Rightfully so, Rachel was shaken by what happened and shared it with a small group of Moorhead residents, including former mayor Del Rae Williams. Williams volunteered to knock on doors with her.

“I felt she needed to feel and be safe,” Williams says in an email. “I really enjoyed getting to know Rachel. The more I know her, the more a fan I become.”

Through all of it, Rachel continues to preach positivity, to all the students in her empowerment program and to her sons. Her two oldest have graduated from high school; Emmanuel is attending MSUM and Samuel is taking a break before he heads to college. Gabriel is the youngest and a senior football player.

Rachel says the notion of being an empty nester soon is daunting, but she has faith that her sons will be able to draw on the many lessons she’s taught them over the years about pursuing their goals, finding their passion and being smart.

After all, faith is what led her to Fargo-Moorhead where she found her our purpose and passion.

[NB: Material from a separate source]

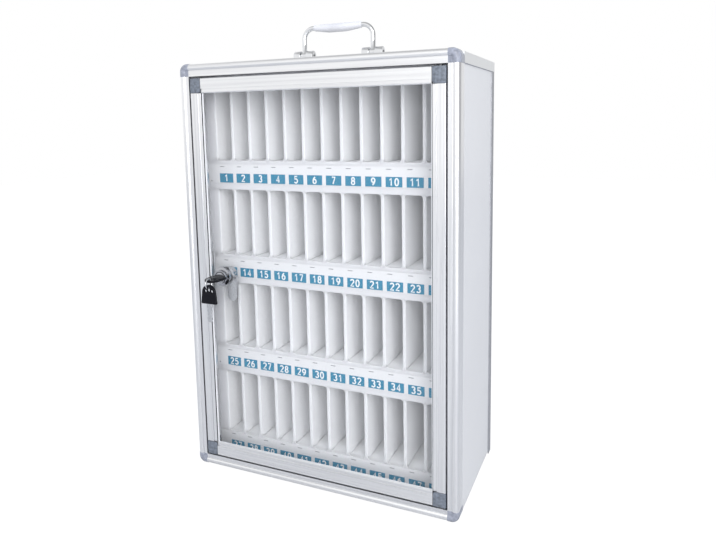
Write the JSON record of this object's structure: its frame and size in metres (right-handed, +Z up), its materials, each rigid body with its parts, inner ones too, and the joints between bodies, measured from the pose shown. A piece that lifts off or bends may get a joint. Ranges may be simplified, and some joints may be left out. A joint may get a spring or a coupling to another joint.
{
  "type": "cell phone locker box",
  "caption": "Portable phone locker with an aluminium frame, a clear lockable door, upright slots in rows with numbered labels, and a folding carrying handle",
  "frame": {"origin": "centre of the underside, midway between the door's face and the back", "axes": "+X to the right seen from the front, +Y to the back, +Z up"},
  "size_m": [0.3508, 0.2024, 0.5629],
  "materials": {
    "aluminium_profile": "satin silver extrusions with fine draw lines",
    "corner_plastic": "blue grey moulded plastic",
    "panel_board": "off white coated board",
    "white_foam": "white close celled foam board",
    "label_card": "white card",
    "number_blue": "teal blue printed plates",
    "zinc_steel": "bright zinc plated steel",
    "chrome_metal": "polished chrome",
    "grey_rubber": "soft grey seal",
    "bush_plastic": "dark grey nylon",
    "key_black": "black moulded heads on plated blades",
    "clear_acrylic": "clear acrylic sheet",
    "grip_plastic": "white moulded grip"
  },
  "bodies": {
    "case": {"rail_top": "aluminium_profile", "rail_bottom": "aluminium_profile", "rail_left": "aluminium_profile", "rail_right": "aluminium_profile", "top_cover": "aluminium_profile", "rear_angle_left": "aluminium_profile", "rear_angle_right": "aluminium_profile", "cap_top_left": "corner_plastic", "cap_top_right": "corner_plastic", "cap_bottom_left": "corner_plastic", "cap_bottom_right": "corner_plastic", "side_panel_left": "panel_board", "side_panel_right": "panel_board", "back_panel": "panel_board", "bottom_panel": "panel_board", "label_cards": "label_card", "number_plates": "number_blue", "strike_plate": "zinc_steel", "strike_rivets": "zinc_steel", "rear_screws": "zinc_steel", "bracket_screws": "zinc_steel", "handle_pins": "zinc_steel", "door_bumpers": "grey_rubber", "upper_bush": "bush_plastic", "lower_bush": "bush_plastic", "bracket_left": "chrome_metal", "bracket_right": "chrome_metal", "shelf_row_1": "white_foam", "dividers_row_1": "white_foam", "strip_row_1": "white_foam", "shelf_row_2": "white_foam", "dividers_row_2": "white_foam", "strip_row_2": "white_foam", "shelf_row_3": "white_foam", "dividers_row_3": "white_foam", "strip_row_3": "white_foam", "shelf_row_4": "white_foam", "dividers_row_4": "white_foam", "strip_row_4": "white_foam", "strip_top": "white_foam", "ceiling_board": "white_foam"},
    "door": {"door_stile_left": "aluminium_profile", "door_stile_right": "aluminium_profile", "door_rail_top": "aluminium_profile", "door_rail_bottom": "aluminium_profile", "door_corner_blocks": "corner_plastic", "door_pivot_blocks": "corner_plastic", "pivot_pins": "zinc_steel", "door_pane": "clear_acrylic", "pane_seal": "grey_rubber", "lock_barrel": "chrome_metal", "lock_nut": "zinc_steel"},
    "lock_plug": {"lock_plug": "chrome_metal", "lock_cam": "zinc_steel", "cam_screw": "zinc_steel"},
    "key": {"key": "key_black"},
    "key_ring": {"key_ring": "chrome_metal"},
    "spare_key": {"spare_key": "key_black"},
    "handle": {"handle_bail": "chrome_metal", "handle_grip": "grip_plastic"}
  },
  "joints": [
    {"name": "door_swing", "type": "hinge", "parent": "case", "child": "door", "pos_m": [0.153, -0.08, 0.256], "axis": [0, 0, 1], "range_deg": [0, 115]},
    {"name": "lock_turn", "type": "hinge", "parent": "door", "child": "lock_plug", "pos_m": [-0.127, -0.085, 0.254], "axis": [0, 1, 0], "range_deg": [0, 90]},
    {"name": "key_pull", "type": "slide", "parent": "lock_plug", "child": "key", "axis": [0, 1, 0], "range_m": [-0.024, 0]},
    {"name": "ring_swing", "type": "hinge", "parent": "key", "child": "key_ring", "pos_m": [-0.127, -0.1109, 0.254], "axis": [1, 0, 0], "range_deg": [-85, 15]},
    {"name": "spare_key_swing", "type": "hinge", "parent": "key_ring", "child": "spare_key", "pos_m": [-0.127, -0.1109, 0.24844], "axis": [1, 0, 0], "range_deg": [-85, 10]},
    {"name": "handle_fold", "type": "hinge", "parent": "case", "child": "handle", "pos_m": [0, 0, 0.525], "axis": [1, 0, 0], "range_deg": [-90, 90]}
  ]
}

“I have had many challenges and struggles even in my personal life, but God has walked with me all along this journey,” she says. “I am a woman of faith all the way. My faith is what keeps me strong and grounded. I truly believe that we were all born for a purpose . . . I want to continue to be a role model to our young people. To show our brown children that they can be and do anything that they set their minds too.”